Holding different position might simply mean understanding the subject – not a challenge to a duel at dawn – but that’s how some people take it. Avoid them, they can’t be saved and dead-end debates are un-winnable with logic, reason or evidence.

It should be obvious that reasonable people can disagree, even when confronted with the same body of evidence, but the one who holds the most power will claim to be more reasonable and more correct. Reason doesn’t prevent workplace issues such as gaslighting and bullying, however.

The slow-burning norms that underpin schools were shattered by dynamic injections of information technologies over a decade ago. Let’s call this ‘talk’. The ninety-day cycle is dominated by ‘talk’ about what is rational. It is served to us by a shifting platform of so-called ‘evidence’ – some of it little more than click-bait or attempts by individuals to appear correct, intelligent, innovative and so on.

Take for video games for example. The recent school-shooting has produced an array of evidence that video games promote violence, as evidence that school shooters play violent games. I can ‘talk’ about this, but I doubt I’ll shift anyone’s sense of reality because I am highlighting the inadequacies of media education; social understanding; parental regulation; school curriculum etc., Video games are therefore caught in the ninety-day cycle where they are sometimes fantastic and sometimes evil. We are left to talk about the ‘value’ of games as well as the values of those who play them more than the value of learning from them. It’s an ever-diminished set of ‘talks’ which are easily dismissed or ignored by individual gatekeepers who neither understand them or care.

For me, the ninety-day culture is a big problem. It reinforces authoritarian cultures as being rational and over-values ‘talk’ as a way to tackle the inadequacies and issues. A decade ago ‘talk’ was seen as a way to break the chains, but now it’s mainstream and is the chains. It places anyone with a different (or expert) view in negative social-territory and therefore discourages change and innovation.

Whether using games, books, or Mrs WhoTube, we also know what the current hero-talk culture of celebrating the minority (awards, social media amplification, puff articles) encourages the ninety-day cycle. It’s rational to think Mrs WhoTube is changing teachers in the ninety-day cycle, but research shows she’ll add little ‘value’ in the long term.

Studies have shown time and again that values education meets Australian societal desires. Most schools ask their community what they value most: Responsibility; Respect; Honesty; Tolerance; Equality; Freedom; Compassion; Happiness; Excellence and Peace. This seems perfectly rational – and I’d argue every school survey of parents and students will include these elements because they are part of the national ideology.

In 2002, the Minister for Education commissioned a report into Australian School Values. The research identified a range of challenges – which I argue are the central topics of ‘talk’ in the ninety-day cycle culture:

how to increase student engagement and minimise student disconnection to schooling; how to tackle violence, anti-social behaviour and behaviour management issues; how to improve student and staff health and well-being; how to foster improved relationships; how to build student resilience as a antidote to youth suicide and youth substance abuse; how to arrest declining youth civic participation; how to foster student empowerment; and how to reform whole-school cultures.

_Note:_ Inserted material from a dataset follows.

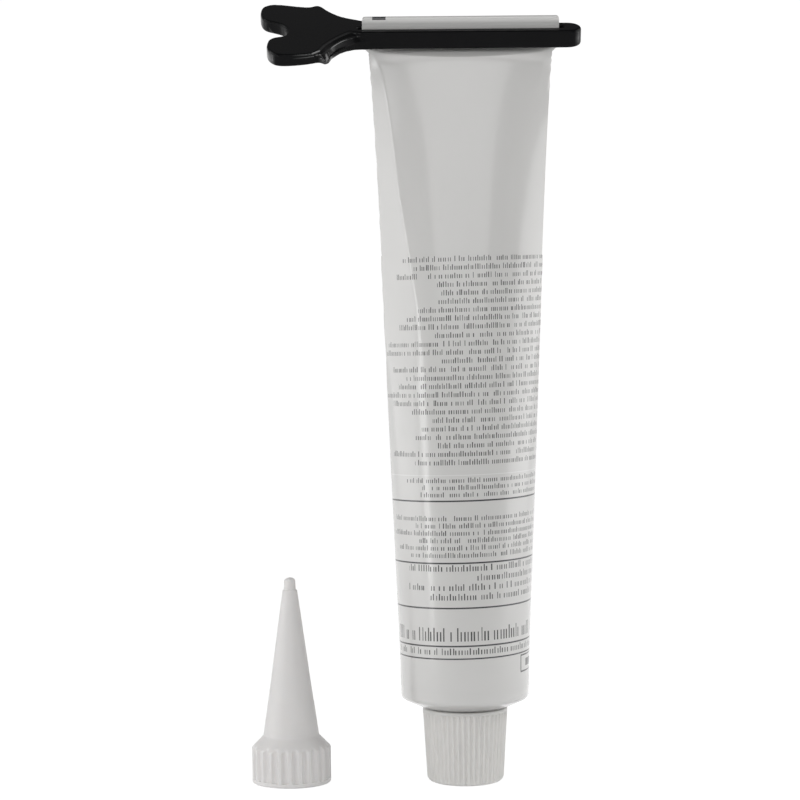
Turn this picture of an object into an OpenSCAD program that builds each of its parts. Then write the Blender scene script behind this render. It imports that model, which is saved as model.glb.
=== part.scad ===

They concluded that schools which didn’t promote authoritarian structures where individual belief determines the ‘character of the school or students’ is a better place to learn and work. Where leaders avoided individual criticism – a more sustainable and harmonious culture takes hold.

This highlights how individualism doesn’t work – ie this weeks media-hero has no impact (neither good or bad) – and that those locked in the ninety-day cycle of change fail to create any value. As the band Super Organism say …  “Everybody wants to be famous”. 

The report argues that Values-Based Education requires an environment that recognises the limitations imposed by dogmatic power-structures – which really only work for a few people with the power to direct/diminish.

A high performing environment is one where

 

  • recognition that values education is best developed with a whole-school, total-school culture approach
  • promoting engagement of school staff, parents and students in a school-based cycle of reflection-articulation-publication-enactment of its values
  • recognition of the diversity of values and the value of diversity in school communities, and for the need to negotiate a set of common shared values within this diversity
  • recognition that school-based values education is more effective when the values espoused are congruent and consistent with the values enacted within the total-school environment
  • recognition that values interact with and are integral to all key learning areas, and that all teachers are teachers of values even though schools may choose not to engage in syllabus-specific values teaching and learning
  • the need to support effective teacher professional development and resourcing in values education.

In order to achieve these students need to access multiple, competing curriculums which schools and parents can choose from, according to their own values, tastes, preferences, and philosophies of education. To me, this is personalisation – the current Holy Grail of technology-enhanced education.

It’s likely that the attrition between and within schools over ‘values’ and ‘talk’ will continue to produce winners and loser for some time to come – as right now, we’re overly invested in hero teachers, ninety-day trends, celebrities, brand marketing cycles and the status of a few with the power to chase off rivals or gaslight issues which they are by design, unable to solve – but it is possible … maybe.